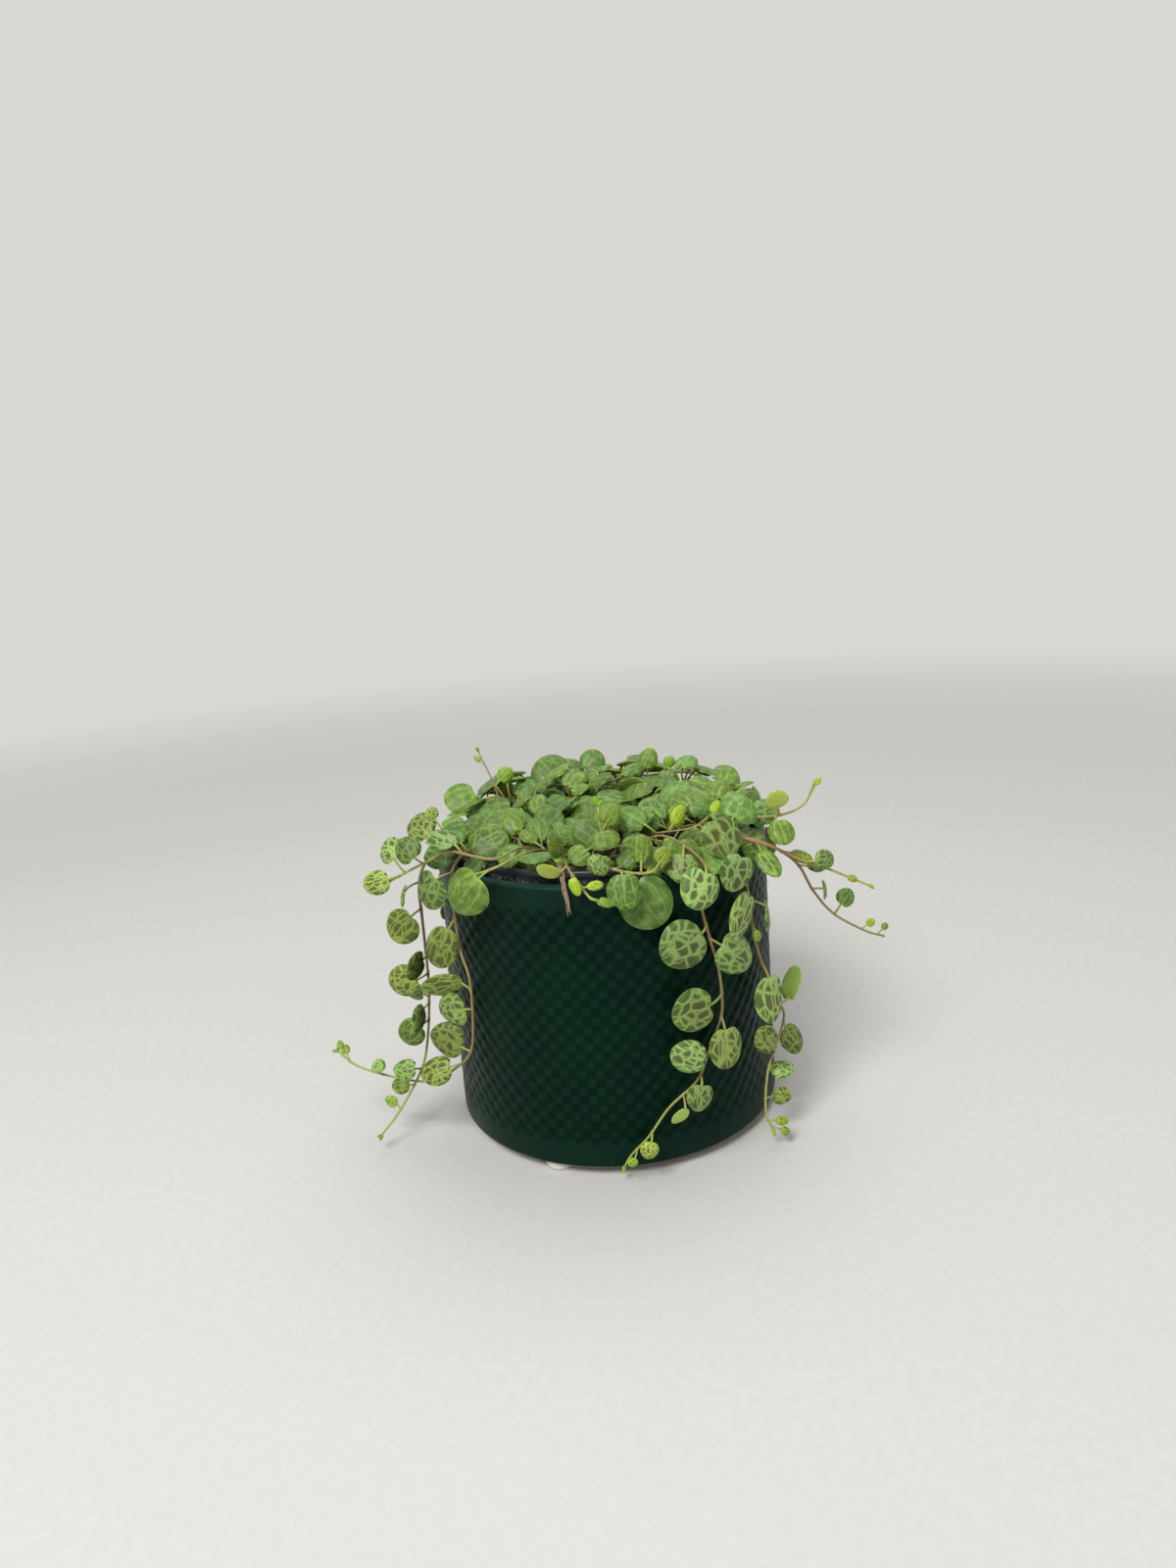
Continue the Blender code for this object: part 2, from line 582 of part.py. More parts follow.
def back_trailer_route(azimuth, drift, lowest):
    """Out of the mix, over both rims and down behind the pot, drifting a little sideways."""
    radius, height = BACK_RIM
    route = [(azimuth - 6, 26, 0), (azimuth - 2, 42, 108), (azimuth, 56, 106.5)]
    route.append((azimuth + 1, radius, height))
    for k in range(1, BACK_STEPS + 1):
        share = k / BACK_STEPS
        sway = 2 * math.sin(azimuth + 4 * share)
        fall = (height - lowest) * share
        route.append((azimuth + drift * share + sway, radius + 0.5 + share, height - fall))
    return route


def back_shoot_route(azimuth, reach, lowest):
    middle = (58 + reach) / 2
    return [
        (azimuth - 5, 30, 0), (azimuth - 2, 43, 109), (azimuth, 58, 108.5),
        (azimuth + 3, middle, (106 + lowest) / 2 + 3), (azimuth + 5, reach, lowest),
    ]


def crown_route(number, chance):
    """A short stem from near the middle out towards the rim, low over the potting mix."""
    azimuth = 360 * number / CROWN_STEMS + chance.uniform(-5, 5)
    end = chance.uniform(*CROWN_REACH)
    level = CROWN_HEIGHT + chance.uniform(-1.5, 3)
    swing = chance.uniform(-14, 14)
    return [
        (azimuth, CROWN_START + chance.uniform(-4, 5), 0),
        (azimuth + swing * 0.3, CROWN_START + 9, level - 2),
        (azimuth + swing * 0.6, (CROWN_START + 9 + end) / 2, level + 1),
        (azimuth + swing, end, max(level, 106)),
    ]


def make_stems(soil_tree, solids, chance):
    """Every stem, the hand-placed ones first, each clear of the stems before it."""
    stems = []
    for name, (route, _) in NAMED_VINES.items():
        stems.append(Stem(name, smooth_line(rooted(route, soil_tree))))
    for number, (azimuth, drift, lowest, _) in enumerate(BACK_TRAILERS, 1):
        route = back_trailer_route(azimuth, drift, lowest)
        stems.append(Stem(f"vine_back_trailer_{number}", smooth_line(rooted(route, soil_tree))))
    for number, shoot in enumerate(BACK_SHOOTS, 1):
        route = back_shoot_route(*shoot)
        stems.append(Stem(f"vine_back_shoot_{number}", smooth_line(rooted(route, soil_tree))))
    for stem in stems:
        solids.add(*stem_hull(stem))
    for number in range(CROWN_STEMS):
        for _ in range(CROWN_STEM_TRIES):
            route = crown_route(number, chance)
            stem = Stem(f"vine_crown_{number + 1:02d}", smooth_line(rooted(route, soil_tree)))
            if solids.is_clear(*stem_hull(stem)):
                solids.add(*stem_hull(stem))
                stems.append(stem)
                break
    return stems


def trailing_leaf_spots(stem, largest, chance):
    """Spots for leaves on alternate sides of a hanging stem, smaller towards its tip."""
    spots = []
    station, side = int(BARE_START / STEM_STEP), 1
    while station < len(stem.line) - ROOT_SPACING:
        share = station / len(stem.line)
        width = largest * (1.05 - 0.75 * share**2) * chance.uniform(0.82, 1.12)
        point = stem.line[station]
        azimuth = math.degrees(math.atan2(point.y, point.x)) + side * (width / 2 + PETIOLE) * 0.85
        radius = math.hypot(point.x, point.y) / MM + 1
        height = point.z / MM - chance.uniform(0, 4)
        facing = azimuth + chance.uniform(-28, 22)
        length = width * chance.uniform(0.95, 1.2)
        spots.append((azimuth, radius, height, width, length, facing, chance.uniform(-8, 22)))
        station += int((3.5 + width * chance.uniform(0.3, 0.55)) / STEM_STEP)
        side = -side
    return spots


def crown_leaf_spots(chance):
    """Spots spread evenly over the mound by the golden angle, tilted outwards and to the bright side."""
    spots = []
    for number in range(CROWN_LEAVES):
        radius = CROWN_RADIUS * math.sqrt((number + 0.5) / CROWN_LEAVES)
        azimuth = (number * GOLDEN_ANGLE) % 360 - 180
        if BARE_RIM[0] < azimuth < BARE_RIM[1] and radius > BARE_RIM_RADIUS:
            continue
        place = polar(azimuth, radius, 0) / MM
        fall = CROWN_FALL * max(0.0, radius - CROWN_SHOULDER)
        height = CROWN_LEAF_HEIGHT + 0.05 * place.y + chance.uniform(-2.5, 3.5) - fall
        width = chance.choice(CROWN_LEAF_WIDTHS)
        bright_side = -0.3 if place.y > 0 else -0.6
        lean = Vector((chance.gauss(0, 0.3), chance.gauss(bright_side, 0.3), 1.0))
        lean += place * 0.45 / CROWN_RADIUS
        elevation = math.degrees(lean.angle(Vector((lean.x, lean.y, 0))))
        facing = math.degrees(math.atan2(lean.y, lean.x))
        length = width * chance.uniform(0.92, 1.15)
        spots.append((azimuth, radius, height, width, length, facing, elevation))
    return spots


def grow_plant(soil_tree, solids):
    """All stems with their leaves, every leaf clear of every other and of the pots."""
    chance = random.Random(GROWTH_SEED)
    stems = make_stems(soil_tree, solids, chance)
    by_name = {stem.name: stem for stem in stems}
    for name, (_, leaves) in NAMED_VINES.items():
        for spot in leaves:
            place_leaf([by_name[name]], spot, solids, chance, PLACED_TRIES)
    for spot in MOUND_LEAVES:
        place_leaf(stems, spot, solids, chance, PLACED_TRIES)
    trailing = [(f"vine_back_trailer_{n}", spec[3]) for n, spec in enumerate(BACK_TRAILERS, 1)]
    trailing += [(f"vine_back_shoot_{n}", BACK_SHOOT_LEAF) for n in range(1, len(BACK_SHOOTS) + 1)]
    for name, largest in trailing:
        for spot in trailing_leaf_spots(by_name[name], largest, chance):
            place_leaf([by_name[name]], spot, solids, chance, TRAILING_TRIES)
    for spot in crown_leaf_spots(chance):
        place_leaf(stems, spot, solids, chance, CROWN_TRIES)
    return stems


# Meshes of the plant


def ring_stations(stem):
    """Where a stem's tube has rings: a pair at each leaf, and enough between to follow its bends."""
    pairs = {leaf.station - 1 for leaf in stem.leaves}
    fixed = sorted(pairs | {s + 2 for s in pairs})
    inside = {s + 1 for s in pairs}
    stations = [0]
    for station in range(1, len(stem.line)):
        turned = math.degrees(stem.tangent(station).angle(stem.tangent(stations[-1])))
        far = (station - stations[-1]) * STEM_STEP > STEM_LONGEST_SPAN
        needed = (turned > STEM_BEND or far) and station not in inside and station - 1 not in fixed
        if station in fixed or needed:
            stations.append(station)
    if stations[-1] != len(stem.line) - 1:
        stations.append(len(stem.line) - 1)
    return stations


def bridge(bm, loop, ring):
    """Join a loop to the next ring with the least twist, and return that ring in matching order."""
    loop_middle = sum((v.co for v in loop), Vector()) / 4
    ring_middle = sum(ring, Vector()) / 4

    def twist(shift):
        total = 0.0
        for k in range(4):
            here = (loop[k].co - loop_middle).normalized()
            there = (ring[(k + shift) % 4] - ring_middle).normalized()
            total += (here - there).length
        return total

    shift = min(range(4), key=twist)
    following = [bm.verts.new(ring[(k + shift) % 4]) for k in range(4)]
    join_rings(bm, loop, following)
    return following


def add_leaf(bm, leaf, sides):
    """Run the side of the stem that looks most to the leaf out into it, and return the other sides."""
    way = leaf.base - leaf.root

    def towards_leaf(side):
        return (sum((v.co for v in side), Vector()) / 4 - leaf.root).dot(way)

    open_side = max(sides, key=towards_leaf)
    loop = list(open_side)
    for ring in blade_rings(leaf):
        loop = bridge(bm, loop, ring)
    close_to_point(bm, loop, leaf.tip)
    return [side for side in sides if side is not open_side]


def vine_mesh(stem):
    """One closed body: a square-sided stem whose side faces run out into petioles and leaves."""
    bm = bmesh.new()
    stations = ring_stations(stem)
    rings = [[bm.verts.new(p) for p in ring] for ring in tube_points(stem, 0.0, stations)]
    carried = {leaf.station - 1: leaf for leaf in stem.leaves}
    for station, lower, upper in zip(stations, rings, rings[1:]):
        sides = [(lower[k], lower[(k + 1) % 4], upper[(k + 1) % 4], upper[k]) for k in range(4)]
        if station in carried:
            sides = add_leaf(bm, carried[station], sides)
        for side in sides:
            bm.faces.new(side)
    bm.faces.new(rings[0][::-1])
    bm.faces.new(rings[-1])
    return finished_mesh(stem.name, bm)


def stalk_mesh():
    """A withered stalk from the potting mix over the front rim: a shrivelled, tapering strip."""
    stem = Stem("withered_stalk", smooth_line([polar(*spot) for spot in STALK_ROUTE]))
    last = len(stem.line) - 1
    bm = bmesh.new()
    rings = []
    for station in range(0, last, STALK_RING_STEP):
        share = station / last
        along, point = stem.tangent(station), stem.line[station]
        out = UP if share < 0.5 else Vector((point.x, point.y, 0)).normalized()
        across = along.cross(out).normalized()
        deep = across.cross(along) * STALK_THICKNESS / 2 * MM
        shrivel = (1 - 0.75 * share**2) * (1 + 0.25 * math.sin(station))
        wide = across * STALK_WIDTH / 2 * shrivel * MM
        rings.append([bm.verts.new(point + side) for side in (wide, deep, -wide, -deep)])
    for lower, upper in zip(rings, rings[1:]):
        join_rings(bm, lower, upper)
    bm.faces.new(rings[0][::-1])
    close_to_point(bm, rings[-1], stem.line[last])
    return finished_mesh("withered_stalk", bm)


# The scene


def material(name, colour, roughness):
    made = bpy.data.materials.new(name)
    made.use_nodes = True
    shader = made.node_tree.nodes["Principled BSDF"]
    shader.inputs["Base Color"].default_value = colour
    shader.inputs["Roughness"].default_value = roughness
    shader.inputs["Metallic"].default_value = 0.0
    return made


def add_object(name, mesh, look):
    made = bpy.data.objects.new(name, mesh)
    bpy.context.collection.objects.link(made)
    if look:
        mesh.materials.append(look)
    return made


def add_foot_pads(look):
    radius, height = PAD_DIAMETER / 2 * MM, (PAD_HEIGHT - GAP) * MM
    for number, azimuth in enumerate(PAD_AZIMUTHS, 1):
        bm = bmesh.new()
        bmesh.ops.create_cone(
            bm, cap_ends=True, segments=PAD_SEGMENTS, radius1=radius, radius2=radius, depth=height
        )
        pad = add_object(f"foot_pad_{number}", finished_mesh(f"foot_pad_{number}", bm), look)
        pad.location = polar(azimuth, PAD_CIRCLE_RADIUS, (PAD_HEIGHT - GAP) / 2)


def solid_of(made, solids):
    """Add an object's own mesh to the solids that the plant keeps clear of."""
    mesh = made.data
    points = [v.co.copy() for v in mesh.vertices]
    faces = [tuple(face.vertices) for face in mesh.polygons]
    solids.add(points, faces)
    return BVHTree.FromPolygons(points, faces)


def main():
    for old in list(bpy.data.objects):
        bpy.data.objects.remove(old, do_unlink=True)

    glaze = material("dark green glaze", GLAZE_COLOUR, 0.4)
    plastic = material("black plastic", PLASTIC_COLOUR, 0.6)
    add_foot_pads(material("white pad", PAD_COLOUR, 0.7))
    cover = add_object("cover_pot", turned_mesh("cover_pot", cover_pot_profile(), COVER_SEGMENTS), glaze)
    nursery_mesh = turned_mesh("nursery_pot", nursery_pot_profile(), NURSERY_SEGMENTS)
    nursery = add_object("nursery_pot", nursery_mesh, plastic)
    soil = add_object("soil", soil_mesh(), material("potting mix", SOIL_COLOUR, 0.95))
    stalk = add_object("withered_stalk", stalk_mesh(), material("withered stalk", STALK_COLOUR, 0.9))

    solids = Clearance()
    for made in (cover, nursery, stalk):
        solid_of(made, solids)
    soil_tree = solid_of(soil, solids)
    cut_drain_holes(nursery)
    living = material("leaf green", LEAF_COLOUR, 0.45)
    for stem in grow_plant(soil_tree, solids):
        add_object(stem.name, vine_mesh(stem), living)


main()
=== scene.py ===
"""A string of turtles (a trailing plant with round, fleshy leaves) in its nursery pot and cover pot.

The frame: metres, +Z up, the pot's axis on Z, the surface that the object stands on at Z = 0, and
-Y the side with the bare stretch of rim. Lengths among the constants are millimetres unless they
say otherwise, and angles are degrees.
"""

import math
import random
from collections import namedtuple

import bmesh
import bpy
from bpy.props import FloatProperty, FloatVectorProperty, IntProperty, PointerProperty
from mathutils import Euler, Matrix, Quaternion, Vector, noise
from mathutils.bvhtree import BVHTree


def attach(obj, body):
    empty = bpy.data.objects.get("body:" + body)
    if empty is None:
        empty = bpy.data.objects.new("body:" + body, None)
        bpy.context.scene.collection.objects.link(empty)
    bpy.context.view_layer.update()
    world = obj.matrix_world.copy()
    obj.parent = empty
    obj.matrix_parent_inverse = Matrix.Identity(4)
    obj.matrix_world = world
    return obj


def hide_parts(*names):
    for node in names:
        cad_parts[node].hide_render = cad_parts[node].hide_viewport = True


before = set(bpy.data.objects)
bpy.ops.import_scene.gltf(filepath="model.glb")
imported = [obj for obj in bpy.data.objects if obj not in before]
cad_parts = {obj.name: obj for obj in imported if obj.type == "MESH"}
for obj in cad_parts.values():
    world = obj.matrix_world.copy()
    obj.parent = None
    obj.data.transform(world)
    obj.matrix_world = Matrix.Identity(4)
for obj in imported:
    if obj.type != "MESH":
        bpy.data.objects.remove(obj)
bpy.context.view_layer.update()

bl_info = {
    "name": "Potted string of turtles",
    "version": (1, 0, 0),
    "blender": (4, 5, 0),
    "location": "3D View > Sidebar > Turtles",
    "description": "Builds a potted string of turtles round its packed frame",
    "category": "Object",
}

MM = 0.001
GAP = 0.3
UP = Vector((0.0, 0.0, 1.0))
SMOOTH_ANGLE = 40.0

# Foot pads
PAD_DIAMETER = 9.5
PAD_HEIGHT = 3.0
PAD_CIRCLE_RADIUS = 51.2
PAD_AZIMUTHS = (-115.0, 0.0, 125.0)

# Cover pot: a straight glazed cylinder
COVER_RADIUS = 57.5
COVER_BASE = PAD_HEIGHT
COVER_RIM = 100.0
COVER_WALL = 4.0
COVER_FLOOR = 5.0
COVER_LIP_ROUND = 1.6
COVER_BASE_ROUND = 1.8
COVER_SEGMENTS = 56

# Nursery pot: thin tapered plastic with a deep rim band
NURSERY_BASE = COVER_BASE + COVER_FLOOR + GAP
NURSERY_RIM = 103.0
NURSERY_BASE_RADIUS = 38.0
NURSERY_TOP_RADIUS = 50.3
NURSERY_BAND_RADIUS = 52.4
NURSERY_BAND_HEIGHT = 9.0
NURSERY_WALL = 1.2
NURSERY_SEGMENTS = 48
DRAIN_HOLES = 4
DRAIN_RADIUS = 3.5
DRAIN_CIRCLE_RADIUS = 22.0
DRAIN_FIRST_AZIMUTH = 45.0

# Potting mix
SOIL_LEVEL = 96.0
SOIL_WAVE = 0.6
SOIL_WAVES_ROUND = 3
SOIL_RINGS = (0.93, 0.7, 0.4)
SOIL_SEGMENTS = 28

# Withered stalk over the front rim
STALK_WIDTH = 2.6
STALK_THICKNESS = 0.9
STALK_RING_STEP = 5
STALK_ROUTE = [
    (-108, 45, 97.6), (-106.5, 48.5, 103.5), (-104.5, 53, 105.5), (-102.8, 56.8, 104.3),
    (-101.8, 59.3, 100), (-101.2, 59.6, 95.8), (-100.8, 59.9, 91.5),
]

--

Extract exactly and only the lines above from the line containing "solids = Clearance()" through the line containing "and cover pot.", both end lines included.

§ Finished answer
    solids = Clearance()
    for made in (cover, nursery, stalk):
        solid_of(made, solids)
    soil_tree = solid_of(soil, solids)
    cut_drain_holes(nursery)
    living = material("leaf green", LEAF_COLOUR, 0.45)
    for stem in grow_plant(soil_tree, solids):
        add_object(stem.name, vine_mesh(stem), living)


main()
=== scene.py ===
"""A string of turtles (a trailing plant with round, fleshy leaves) in its nursery pot and cover pot.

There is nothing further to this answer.